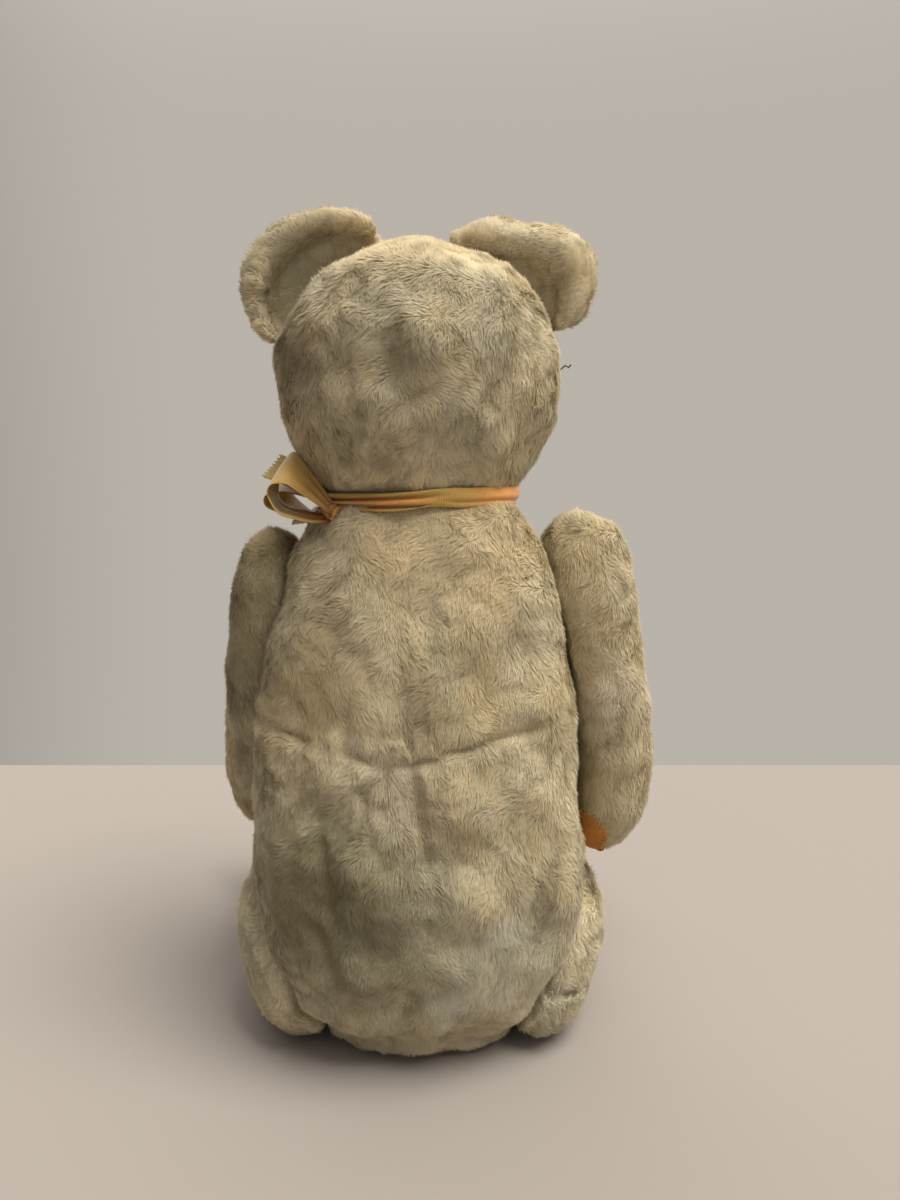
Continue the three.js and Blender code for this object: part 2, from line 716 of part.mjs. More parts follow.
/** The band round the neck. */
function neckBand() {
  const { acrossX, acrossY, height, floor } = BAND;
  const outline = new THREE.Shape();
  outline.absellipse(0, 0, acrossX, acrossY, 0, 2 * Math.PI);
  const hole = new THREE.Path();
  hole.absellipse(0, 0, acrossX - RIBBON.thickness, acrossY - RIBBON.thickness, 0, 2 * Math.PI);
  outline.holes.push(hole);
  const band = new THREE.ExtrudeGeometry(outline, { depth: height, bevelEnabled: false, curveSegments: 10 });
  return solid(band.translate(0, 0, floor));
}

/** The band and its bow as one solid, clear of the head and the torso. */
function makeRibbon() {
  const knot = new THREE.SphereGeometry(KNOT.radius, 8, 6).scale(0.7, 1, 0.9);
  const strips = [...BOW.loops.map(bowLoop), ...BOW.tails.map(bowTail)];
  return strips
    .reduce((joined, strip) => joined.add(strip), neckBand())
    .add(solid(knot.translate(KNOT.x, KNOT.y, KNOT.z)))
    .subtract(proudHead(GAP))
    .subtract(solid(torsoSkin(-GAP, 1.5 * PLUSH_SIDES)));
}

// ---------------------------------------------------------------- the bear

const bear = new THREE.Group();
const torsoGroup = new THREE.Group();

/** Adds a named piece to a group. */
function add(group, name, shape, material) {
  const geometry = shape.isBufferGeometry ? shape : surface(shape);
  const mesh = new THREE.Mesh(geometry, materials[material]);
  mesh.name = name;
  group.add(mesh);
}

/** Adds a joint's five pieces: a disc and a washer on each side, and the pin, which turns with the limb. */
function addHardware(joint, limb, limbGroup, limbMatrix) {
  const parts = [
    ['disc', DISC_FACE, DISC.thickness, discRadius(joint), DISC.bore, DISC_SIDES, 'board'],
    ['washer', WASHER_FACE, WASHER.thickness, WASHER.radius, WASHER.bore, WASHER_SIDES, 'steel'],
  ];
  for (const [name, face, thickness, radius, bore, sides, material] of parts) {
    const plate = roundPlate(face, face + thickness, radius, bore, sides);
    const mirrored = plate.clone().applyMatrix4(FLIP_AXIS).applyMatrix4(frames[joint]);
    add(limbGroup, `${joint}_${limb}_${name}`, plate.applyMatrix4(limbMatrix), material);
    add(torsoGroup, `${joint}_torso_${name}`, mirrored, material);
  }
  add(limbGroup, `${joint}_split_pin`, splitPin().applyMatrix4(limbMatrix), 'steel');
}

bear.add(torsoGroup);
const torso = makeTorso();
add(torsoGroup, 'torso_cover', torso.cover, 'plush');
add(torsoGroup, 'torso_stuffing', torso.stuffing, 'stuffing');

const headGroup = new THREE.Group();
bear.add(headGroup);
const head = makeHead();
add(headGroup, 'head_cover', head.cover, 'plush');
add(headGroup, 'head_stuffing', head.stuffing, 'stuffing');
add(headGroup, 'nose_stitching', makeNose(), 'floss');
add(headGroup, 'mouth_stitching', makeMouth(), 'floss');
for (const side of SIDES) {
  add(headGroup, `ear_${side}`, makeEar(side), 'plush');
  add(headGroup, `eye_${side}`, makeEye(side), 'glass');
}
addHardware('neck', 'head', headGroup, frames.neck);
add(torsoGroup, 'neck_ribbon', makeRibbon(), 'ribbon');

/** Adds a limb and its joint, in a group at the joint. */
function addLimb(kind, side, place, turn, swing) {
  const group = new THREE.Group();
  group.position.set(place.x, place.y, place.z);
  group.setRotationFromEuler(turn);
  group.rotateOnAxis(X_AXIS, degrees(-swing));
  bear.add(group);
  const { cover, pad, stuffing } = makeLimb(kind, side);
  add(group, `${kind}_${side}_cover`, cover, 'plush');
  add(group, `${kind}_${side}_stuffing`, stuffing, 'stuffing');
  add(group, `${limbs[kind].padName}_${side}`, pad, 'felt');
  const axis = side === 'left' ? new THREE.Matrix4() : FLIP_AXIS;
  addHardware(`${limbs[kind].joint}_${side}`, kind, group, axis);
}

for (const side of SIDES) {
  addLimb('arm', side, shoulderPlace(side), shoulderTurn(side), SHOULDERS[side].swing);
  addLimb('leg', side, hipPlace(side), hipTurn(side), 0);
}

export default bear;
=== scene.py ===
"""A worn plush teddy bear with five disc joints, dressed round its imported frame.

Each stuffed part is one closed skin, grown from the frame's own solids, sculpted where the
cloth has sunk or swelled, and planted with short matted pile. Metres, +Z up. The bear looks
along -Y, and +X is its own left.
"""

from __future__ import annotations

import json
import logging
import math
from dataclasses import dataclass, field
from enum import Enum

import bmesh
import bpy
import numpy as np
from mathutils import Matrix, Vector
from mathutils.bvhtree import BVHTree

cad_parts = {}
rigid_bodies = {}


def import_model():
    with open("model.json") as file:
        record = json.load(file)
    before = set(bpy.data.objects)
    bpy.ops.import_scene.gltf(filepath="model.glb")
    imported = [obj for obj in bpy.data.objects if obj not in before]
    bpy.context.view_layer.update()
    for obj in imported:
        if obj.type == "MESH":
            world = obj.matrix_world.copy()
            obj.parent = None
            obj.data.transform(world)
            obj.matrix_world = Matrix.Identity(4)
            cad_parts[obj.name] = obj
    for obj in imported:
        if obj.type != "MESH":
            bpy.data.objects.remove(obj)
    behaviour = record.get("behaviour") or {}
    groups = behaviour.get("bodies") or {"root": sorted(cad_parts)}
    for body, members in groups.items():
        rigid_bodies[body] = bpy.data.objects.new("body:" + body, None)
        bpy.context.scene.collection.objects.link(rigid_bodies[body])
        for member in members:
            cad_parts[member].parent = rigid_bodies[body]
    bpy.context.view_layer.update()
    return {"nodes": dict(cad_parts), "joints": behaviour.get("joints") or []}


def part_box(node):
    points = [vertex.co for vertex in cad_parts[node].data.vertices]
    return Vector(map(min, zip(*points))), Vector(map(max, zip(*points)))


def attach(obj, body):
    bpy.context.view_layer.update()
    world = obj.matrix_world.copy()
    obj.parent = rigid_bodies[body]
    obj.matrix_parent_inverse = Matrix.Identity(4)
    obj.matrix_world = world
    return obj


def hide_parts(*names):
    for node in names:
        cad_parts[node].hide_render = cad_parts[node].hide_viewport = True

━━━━

● WHAT NEEDS TO BE DONE
Return only the stretch of the material above from the line holding "the joint. */" through the line holding "obj.parent = None", copied exactly.

● THE RESULT
/** Adds a limb and its joint, in a group at the joint. */
function addLimb(kind, side, place, turn, swing) {
  const group = new THREE.Group();
  group.position.set(place.x, place.y, place.z);
  group.setRotationFromEuler(turn);
  group.rotateOnAxis(X_AXIS, degrees(-swing));
  bear.add(group);
  const { cover, pad, stuffing } = makeLimb(kind, side);
  add(group, `${kind}_${side}_cover`, cover, 'plush');
  add(group, `${kind}_${side}_stuffing`, stuffing, 'stuffing');
  add(group, `${limbs[kind].padName}_${side}`, pad, 'felt');
  const axis = side === 'left' ? new THREE.Matrix4() : FLIP_AXIS;
  addHardware(`${limbs[kind].joint}_${side}`, kind, group, axis);
}

for (const side of SIDES) {
  addLimb('arm', side, shoulderPlace(side), shoulderTurn(side), SHOULDERS[side].swing);
  addLimb('leg', side, hipPlace(side), hipTurn(side), 0);
}

export default bear;
=== scene.py ===
"""A worn plush teddy bear with five disc joints, dressed round its imported frame.

Each stuffed part is one closed skin, grown from the frame's own solids, sculpted where the
cloth has sunk or swelled, and planted with short matted pile. Metres, +Z up. The bear looks
along -Y, and +X is its own left.
"""

from __future__ import annotations

import json
import logging
import math
from dataclasses import dataclass, field
from enum import Enum

import bmesh
import bpy
import numpy as np
from mathutils import Matrix, Vector
from mathutils.bvhtree import BVHTree

cad_parts = {}
rigid_bodies = {}


def import_model():
    with open("model.json") as file:
        record = json.load(file)
    before = set(bpy.data.objects)
    bpy.ops.import_scene.gltf(filepath="model.glb")
    imported = [obj for obj in bpy.data.objects if obj not in before]
    bpy.context.view_layer.update()
    for obj in imported:
        if obj.type == "MESH":
            world = obj.matrix_world.copy()
            obj.parent = None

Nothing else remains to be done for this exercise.